I just use sht because I have to on Patentlyo. It's a habit.
"(3) a pro se inventor, an increase in patent quality will toss out a lot more corporate patents than pro se patents."
I agree with that, simply because corporate patent apps are filler with one small thing added half the time.
"I don't think that would benefit Mr. Black's constituents."
Why would it not benefit his constituents?
Posted by: 6000 at March 16, 2009 9:15 PM
"Ed Black is a dangerous man." I agree
Posted by: fish bones at March 17, 2009 12:11 AM
>'"I don't think that would benefit Mr. Black's constituents." Why would it not benefit his constituents?'
In my admittedly narrow experience (in the computing and communications areas), corporate patent portfolios are indeed heavy with "filler with one small thing added". Increasing patent quality would, I believe, disallow corporate patents more often as compared to small inventor entities. It would also, by definition, make it more difficult for corporate entities to squash small-entity patents they found inconvenient.
My thesis is that small entities can play the Quality game better, while corporate entities can play the Quantity game better. If the rules are shifting towards Quality, then the small guys' star is rising. I just wonder why Mr. Black thinks that's in his constituents' interest.
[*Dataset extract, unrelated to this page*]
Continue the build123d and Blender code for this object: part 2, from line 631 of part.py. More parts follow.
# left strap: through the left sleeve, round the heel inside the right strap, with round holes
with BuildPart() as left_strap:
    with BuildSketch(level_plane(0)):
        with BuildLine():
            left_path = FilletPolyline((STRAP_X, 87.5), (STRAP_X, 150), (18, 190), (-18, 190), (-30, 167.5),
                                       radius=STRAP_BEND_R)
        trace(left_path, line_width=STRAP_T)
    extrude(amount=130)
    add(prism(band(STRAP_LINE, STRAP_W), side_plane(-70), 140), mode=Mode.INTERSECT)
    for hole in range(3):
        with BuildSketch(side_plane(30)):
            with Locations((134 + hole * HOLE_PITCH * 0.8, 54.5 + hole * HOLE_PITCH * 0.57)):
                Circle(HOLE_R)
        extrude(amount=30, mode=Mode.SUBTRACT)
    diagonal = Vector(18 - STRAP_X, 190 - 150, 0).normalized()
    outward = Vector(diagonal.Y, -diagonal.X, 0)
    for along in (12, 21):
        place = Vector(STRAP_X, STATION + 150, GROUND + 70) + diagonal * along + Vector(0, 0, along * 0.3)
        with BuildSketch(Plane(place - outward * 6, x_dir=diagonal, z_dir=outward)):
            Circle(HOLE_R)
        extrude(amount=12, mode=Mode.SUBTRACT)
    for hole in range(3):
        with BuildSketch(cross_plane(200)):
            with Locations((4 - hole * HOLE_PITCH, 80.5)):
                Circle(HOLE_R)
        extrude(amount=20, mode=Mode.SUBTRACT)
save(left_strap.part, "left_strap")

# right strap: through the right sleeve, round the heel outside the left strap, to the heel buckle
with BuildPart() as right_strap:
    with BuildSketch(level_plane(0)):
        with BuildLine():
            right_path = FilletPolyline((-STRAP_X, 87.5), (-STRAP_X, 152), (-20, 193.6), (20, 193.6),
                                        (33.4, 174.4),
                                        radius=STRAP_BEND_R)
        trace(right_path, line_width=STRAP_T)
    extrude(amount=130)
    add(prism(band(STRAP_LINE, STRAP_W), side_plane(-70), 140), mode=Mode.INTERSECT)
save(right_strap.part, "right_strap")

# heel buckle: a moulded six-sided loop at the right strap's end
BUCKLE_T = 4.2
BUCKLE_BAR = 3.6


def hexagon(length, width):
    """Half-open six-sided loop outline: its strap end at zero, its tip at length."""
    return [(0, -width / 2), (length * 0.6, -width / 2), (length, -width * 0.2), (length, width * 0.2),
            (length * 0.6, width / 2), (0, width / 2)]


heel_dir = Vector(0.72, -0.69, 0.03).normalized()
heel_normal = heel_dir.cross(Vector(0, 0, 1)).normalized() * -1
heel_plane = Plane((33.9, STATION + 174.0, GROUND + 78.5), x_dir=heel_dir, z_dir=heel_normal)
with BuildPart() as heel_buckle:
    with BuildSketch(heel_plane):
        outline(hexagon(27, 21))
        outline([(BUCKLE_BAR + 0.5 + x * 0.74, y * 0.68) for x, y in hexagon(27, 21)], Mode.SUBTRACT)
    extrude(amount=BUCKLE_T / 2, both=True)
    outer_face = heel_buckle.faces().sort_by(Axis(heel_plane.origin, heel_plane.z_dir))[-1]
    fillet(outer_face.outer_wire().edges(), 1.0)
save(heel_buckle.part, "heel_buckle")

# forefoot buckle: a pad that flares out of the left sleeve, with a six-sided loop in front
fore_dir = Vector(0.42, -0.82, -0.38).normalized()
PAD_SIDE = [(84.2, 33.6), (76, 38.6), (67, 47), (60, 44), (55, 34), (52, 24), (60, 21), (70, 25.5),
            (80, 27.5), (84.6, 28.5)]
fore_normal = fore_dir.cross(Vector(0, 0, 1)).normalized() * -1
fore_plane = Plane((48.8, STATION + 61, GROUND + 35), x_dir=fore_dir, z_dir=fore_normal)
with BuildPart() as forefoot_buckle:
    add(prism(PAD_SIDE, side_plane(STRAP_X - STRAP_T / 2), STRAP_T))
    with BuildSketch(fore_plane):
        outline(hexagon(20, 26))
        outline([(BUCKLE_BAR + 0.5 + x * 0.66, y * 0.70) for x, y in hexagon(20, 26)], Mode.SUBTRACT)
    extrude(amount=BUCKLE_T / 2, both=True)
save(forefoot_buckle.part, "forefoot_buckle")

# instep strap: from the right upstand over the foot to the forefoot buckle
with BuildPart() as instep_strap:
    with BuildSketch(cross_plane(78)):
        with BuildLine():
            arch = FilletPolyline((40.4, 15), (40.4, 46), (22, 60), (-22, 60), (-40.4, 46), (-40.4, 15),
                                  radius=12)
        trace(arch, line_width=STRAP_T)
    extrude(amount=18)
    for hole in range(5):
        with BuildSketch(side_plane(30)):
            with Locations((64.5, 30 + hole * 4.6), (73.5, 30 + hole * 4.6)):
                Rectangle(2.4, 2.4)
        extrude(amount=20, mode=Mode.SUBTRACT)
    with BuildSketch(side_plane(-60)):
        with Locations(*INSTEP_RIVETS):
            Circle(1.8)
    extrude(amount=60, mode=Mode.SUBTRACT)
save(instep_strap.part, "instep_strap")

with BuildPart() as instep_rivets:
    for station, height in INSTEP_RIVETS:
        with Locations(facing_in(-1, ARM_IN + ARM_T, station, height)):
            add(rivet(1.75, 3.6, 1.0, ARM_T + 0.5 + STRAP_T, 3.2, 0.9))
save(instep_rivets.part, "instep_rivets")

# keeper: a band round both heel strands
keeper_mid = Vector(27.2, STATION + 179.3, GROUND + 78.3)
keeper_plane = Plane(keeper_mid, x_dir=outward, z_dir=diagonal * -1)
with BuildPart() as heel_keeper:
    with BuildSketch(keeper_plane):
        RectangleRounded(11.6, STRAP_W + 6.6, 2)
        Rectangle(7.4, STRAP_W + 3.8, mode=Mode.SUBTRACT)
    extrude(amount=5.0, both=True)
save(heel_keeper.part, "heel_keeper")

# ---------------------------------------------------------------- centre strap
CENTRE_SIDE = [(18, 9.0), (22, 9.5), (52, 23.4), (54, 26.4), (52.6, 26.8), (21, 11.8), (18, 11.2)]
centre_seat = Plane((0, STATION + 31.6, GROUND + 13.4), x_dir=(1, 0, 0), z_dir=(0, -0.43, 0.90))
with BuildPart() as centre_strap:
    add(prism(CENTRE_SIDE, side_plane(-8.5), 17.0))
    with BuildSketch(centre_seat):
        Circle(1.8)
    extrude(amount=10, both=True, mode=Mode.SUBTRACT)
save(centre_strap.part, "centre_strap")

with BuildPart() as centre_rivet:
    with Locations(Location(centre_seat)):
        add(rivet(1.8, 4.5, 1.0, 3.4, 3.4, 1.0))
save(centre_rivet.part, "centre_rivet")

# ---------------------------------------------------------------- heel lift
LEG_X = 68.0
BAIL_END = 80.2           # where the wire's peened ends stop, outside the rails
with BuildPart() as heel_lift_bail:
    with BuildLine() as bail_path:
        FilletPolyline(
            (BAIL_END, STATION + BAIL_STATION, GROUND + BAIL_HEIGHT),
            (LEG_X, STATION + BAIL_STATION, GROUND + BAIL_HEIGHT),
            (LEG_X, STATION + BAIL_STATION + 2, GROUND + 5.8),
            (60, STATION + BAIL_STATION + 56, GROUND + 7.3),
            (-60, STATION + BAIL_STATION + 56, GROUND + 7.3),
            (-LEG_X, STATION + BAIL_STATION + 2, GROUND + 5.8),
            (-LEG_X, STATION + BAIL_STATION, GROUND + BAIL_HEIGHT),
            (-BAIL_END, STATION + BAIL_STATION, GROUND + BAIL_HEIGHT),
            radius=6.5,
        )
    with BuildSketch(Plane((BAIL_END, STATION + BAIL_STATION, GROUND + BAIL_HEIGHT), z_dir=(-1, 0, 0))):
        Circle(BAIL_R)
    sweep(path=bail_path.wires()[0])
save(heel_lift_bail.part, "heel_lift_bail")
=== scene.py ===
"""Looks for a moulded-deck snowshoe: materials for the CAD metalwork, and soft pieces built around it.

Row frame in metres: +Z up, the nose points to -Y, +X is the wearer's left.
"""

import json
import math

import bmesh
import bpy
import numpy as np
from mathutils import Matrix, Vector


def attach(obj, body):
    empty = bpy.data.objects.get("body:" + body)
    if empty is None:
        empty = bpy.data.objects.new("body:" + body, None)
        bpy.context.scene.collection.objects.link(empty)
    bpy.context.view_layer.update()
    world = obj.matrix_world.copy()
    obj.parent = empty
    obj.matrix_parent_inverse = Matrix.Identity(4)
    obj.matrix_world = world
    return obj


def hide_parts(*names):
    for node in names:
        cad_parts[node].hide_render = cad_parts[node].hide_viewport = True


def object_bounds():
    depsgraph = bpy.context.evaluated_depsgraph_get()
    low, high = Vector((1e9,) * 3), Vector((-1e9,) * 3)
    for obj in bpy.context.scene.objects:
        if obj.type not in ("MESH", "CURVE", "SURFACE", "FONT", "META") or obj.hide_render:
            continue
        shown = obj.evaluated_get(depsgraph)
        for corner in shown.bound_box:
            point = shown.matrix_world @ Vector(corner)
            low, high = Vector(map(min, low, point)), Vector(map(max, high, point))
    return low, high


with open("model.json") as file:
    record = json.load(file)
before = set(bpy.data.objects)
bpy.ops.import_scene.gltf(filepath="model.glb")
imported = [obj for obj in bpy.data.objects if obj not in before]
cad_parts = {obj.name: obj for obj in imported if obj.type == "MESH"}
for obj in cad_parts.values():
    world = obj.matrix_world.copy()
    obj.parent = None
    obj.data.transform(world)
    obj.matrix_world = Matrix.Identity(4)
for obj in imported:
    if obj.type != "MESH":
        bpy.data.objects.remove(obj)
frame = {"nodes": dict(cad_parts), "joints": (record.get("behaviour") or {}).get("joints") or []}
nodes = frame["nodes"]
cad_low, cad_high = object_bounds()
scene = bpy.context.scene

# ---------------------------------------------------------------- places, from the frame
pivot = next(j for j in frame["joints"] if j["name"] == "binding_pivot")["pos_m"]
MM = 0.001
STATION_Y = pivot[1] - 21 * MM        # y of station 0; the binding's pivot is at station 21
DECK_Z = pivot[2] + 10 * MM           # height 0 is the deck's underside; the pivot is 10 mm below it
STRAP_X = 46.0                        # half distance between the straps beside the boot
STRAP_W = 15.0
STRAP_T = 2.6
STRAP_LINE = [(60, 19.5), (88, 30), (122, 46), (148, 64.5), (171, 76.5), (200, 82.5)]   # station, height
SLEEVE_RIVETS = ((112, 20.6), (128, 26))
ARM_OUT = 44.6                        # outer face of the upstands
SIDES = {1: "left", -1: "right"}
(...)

Posted by: Carl Strathmeyer at March 18, 2009 11:36 AM
Another data point indicating a shift in corporate patent portfolio strategy from Quantity to Quality:
Peter Zura, in his 271 Patent Blog, reports that acting USPTO Director John Doll recently said:
"I talked to a large corporation today and they're going through their patent portfolio to see what's core," said Doll, adding that the company could decide to abandon much of its portfolio.
It may be getting too expensive to maintain a portfolio of "filler with one small thing added"!